Aus Sicht Naumanns deuten die massiven Ausfälle im Sommer entgegen den ersten Aussagen der Bahn allerdings doch auf ein Wartungsproblem der Züge hin, das nun behoben werden müsse. Er begrüßte in diesem Zusammenhang die geplante Generalüberholung der älteren ICE. Der Verbandsvorsitzende mahnte zudem an, dass das Personal vor Ort künftig mehr Kompetenzen erhalten müsse, um auf Probleme wie defekte Klimaanlagen flexibel reagieren zu können. "Das Zugpersonal muss dazu berechtigt sein, auch einen außerplanmäßigen Halt einlegen zu dürfen, wenn es Probleme mit der Klimaanlage gibt", sagte Naumann. Es könne nicht sein, dass überhitzte Züge trotz massiver Schwierigkeiten der Passagiere über längere Zeit einfach weiterfahren würden.

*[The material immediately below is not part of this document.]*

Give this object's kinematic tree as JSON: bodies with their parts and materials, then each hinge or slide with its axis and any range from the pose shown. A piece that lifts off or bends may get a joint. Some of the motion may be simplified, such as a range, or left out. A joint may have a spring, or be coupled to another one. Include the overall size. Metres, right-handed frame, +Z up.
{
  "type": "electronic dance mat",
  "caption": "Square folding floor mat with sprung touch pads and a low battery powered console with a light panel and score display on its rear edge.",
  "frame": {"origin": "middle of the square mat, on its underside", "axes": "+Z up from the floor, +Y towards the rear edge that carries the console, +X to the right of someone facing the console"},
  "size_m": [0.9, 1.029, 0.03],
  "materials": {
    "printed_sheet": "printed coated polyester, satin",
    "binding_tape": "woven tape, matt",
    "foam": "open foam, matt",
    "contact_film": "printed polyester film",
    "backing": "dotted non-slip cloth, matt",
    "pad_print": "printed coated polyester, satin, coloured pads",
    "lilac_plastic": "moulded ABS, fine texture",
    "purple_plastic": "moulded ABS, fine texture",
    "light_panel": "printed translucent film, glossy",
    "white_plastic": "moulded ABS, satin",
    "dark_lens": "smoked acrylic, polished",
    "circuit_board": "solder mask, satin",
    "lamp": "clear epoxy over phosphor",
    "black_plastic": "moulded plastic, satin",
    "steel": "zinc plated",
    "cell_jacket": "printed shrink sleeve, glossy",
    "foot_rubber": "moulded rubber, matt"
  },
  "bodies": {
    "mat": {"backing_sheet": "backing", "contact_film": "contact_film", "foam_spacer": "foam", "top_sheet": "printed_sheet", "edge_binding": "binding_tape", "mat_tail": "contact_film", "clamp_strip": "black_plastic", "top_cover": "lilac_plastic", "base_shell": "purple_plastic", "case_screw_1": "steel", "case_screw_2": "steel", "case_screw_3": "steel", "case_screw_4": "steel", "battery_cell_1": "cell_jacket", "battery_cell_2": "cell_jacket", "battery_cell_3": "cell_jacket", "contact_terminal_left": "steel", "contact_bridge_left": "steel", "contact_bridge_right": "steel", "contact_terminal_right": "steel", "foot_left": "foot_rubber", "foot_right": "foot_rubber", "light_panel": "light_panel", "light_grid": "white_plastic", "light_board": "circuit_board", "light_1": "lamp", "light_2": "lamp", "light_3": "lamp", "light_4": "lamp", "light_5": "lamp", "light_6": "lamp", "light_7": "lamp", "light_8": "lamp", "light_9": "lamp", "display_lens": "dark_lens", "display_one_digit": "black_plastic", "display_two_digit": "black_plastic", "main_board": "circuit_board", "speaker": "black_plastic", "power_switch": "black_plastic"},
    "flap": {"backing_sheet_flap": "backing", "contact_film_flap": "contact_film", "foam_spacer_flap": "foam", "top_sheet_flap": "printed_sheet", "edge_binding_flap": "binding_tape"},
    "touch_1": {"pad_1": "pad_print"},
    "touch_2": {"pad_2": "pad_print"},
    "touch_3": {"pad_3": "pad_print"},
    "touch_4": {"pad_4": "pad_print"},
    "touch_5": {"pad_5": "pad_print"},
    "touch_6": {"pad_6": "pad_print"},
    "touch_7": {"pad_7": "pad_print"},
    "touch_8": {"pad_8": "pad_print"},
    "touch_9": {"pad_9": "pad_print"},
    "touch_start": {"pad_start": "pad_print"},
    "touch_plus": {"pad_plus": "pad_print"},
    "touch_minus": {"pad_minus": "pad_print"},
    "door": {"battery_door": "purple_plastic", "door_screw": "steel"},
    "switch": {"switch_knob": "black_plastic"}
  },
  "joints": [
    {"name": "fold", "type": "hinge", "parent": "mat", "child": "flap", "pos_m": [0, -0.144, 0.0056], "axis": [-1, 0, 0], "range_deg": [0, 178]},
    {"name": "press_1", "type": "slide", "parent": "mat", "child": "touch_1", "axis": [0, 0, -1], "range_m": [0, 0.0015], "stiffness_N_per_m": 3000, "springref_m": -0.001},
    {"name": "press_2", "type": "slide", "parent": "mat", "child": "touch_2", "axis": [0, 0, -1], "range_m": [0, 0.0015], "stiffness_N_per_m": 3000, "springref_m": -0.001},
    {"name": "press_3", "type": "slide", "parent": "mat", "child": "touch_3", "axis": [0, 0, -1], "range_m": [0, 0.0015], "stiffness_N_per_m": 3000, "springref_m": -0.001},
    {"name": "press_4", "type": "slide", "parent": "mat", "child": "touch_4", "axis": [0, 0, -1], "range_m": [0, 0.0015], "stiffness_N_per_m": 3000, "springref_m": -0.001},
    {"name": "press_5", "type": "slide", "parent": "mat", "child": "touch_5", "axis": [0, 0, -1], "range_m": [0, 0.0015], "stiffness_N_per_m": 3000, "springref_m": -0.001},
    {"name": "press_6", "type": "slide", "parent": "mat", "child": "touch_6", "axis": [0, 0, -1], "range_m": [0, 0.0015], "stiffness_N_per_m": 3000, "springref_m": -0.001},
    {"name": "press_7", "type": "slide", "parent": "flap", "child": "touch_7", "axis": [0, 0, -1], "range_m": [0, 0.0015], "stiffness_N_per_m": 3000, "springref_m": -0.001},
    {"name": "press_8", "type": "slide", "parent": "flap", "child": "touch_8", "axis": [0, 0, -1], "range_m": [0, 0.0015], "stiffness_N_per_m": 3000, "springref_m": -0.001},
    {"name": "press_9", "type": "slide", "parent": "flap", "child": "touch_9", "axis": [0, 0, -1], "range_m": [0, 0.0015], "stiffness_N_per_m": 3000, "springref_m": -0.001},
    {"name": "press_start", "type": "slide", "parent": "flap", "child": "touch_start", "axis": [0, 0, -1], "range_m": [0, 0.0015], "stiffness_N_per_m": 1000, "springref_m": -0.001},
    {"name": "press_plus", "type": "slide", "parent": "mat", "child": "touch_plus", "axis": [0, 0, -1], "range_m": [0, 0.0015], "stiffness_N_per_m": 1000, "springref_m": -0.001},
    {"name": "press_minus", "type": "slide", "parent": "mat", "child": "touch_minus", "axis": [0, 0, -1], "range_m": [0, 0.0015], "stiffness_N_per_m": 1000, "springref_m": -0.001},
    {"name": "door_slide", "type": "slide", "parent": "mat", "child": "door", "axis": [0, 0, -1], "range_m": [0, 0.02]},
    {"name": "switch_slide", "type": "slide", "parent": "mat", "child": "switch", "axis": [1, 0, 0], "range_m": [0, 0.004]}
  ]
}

Die Hitzepannen hatten der Bahn massive Kritik eingebracht, nachdem es bereits im Winter zu diversen Zugausfällen gekommen war. Im September will Grube daher weitere Schritte einer "Kunden- und Qualitätsoffensive" vorstellen. Damit soll verhindert werden, dass die ICE-Technik bei extremem Wetter erneut so störanfällig ist. Im November beginnt eine Generalüberholung der 44 ICE-2-Züge, die bis 2013 abgeschlossen sein soll. Dabei wollen die Experten prüfen, ob auch Energieversorgung und Klimaanlagen überarbeitet werden sollten. Es bleibt nach Grubes Worten jedoch eine "Achillesferse", dass wegen zusätzlicher Achsüberprüfungen kaum ICE-Reservezüge einsetzbar sind.


Künftige Klimaanlagen sollen bis 45 Grad funktionieren

Die Schnellzüge der neuesten Baureihe ICX sollen nach früheren Auskünften der Bahn von vornherein so ausgelegt sein, dass ihre Klimaanlagen bis hin zu einer Außentemperatur von 45 Grad voll funktionsfähig sind. Über den Bau dieser Modelle wird allerdings derzeit noch mit mehreren Partnern wie Siemens verhandelt.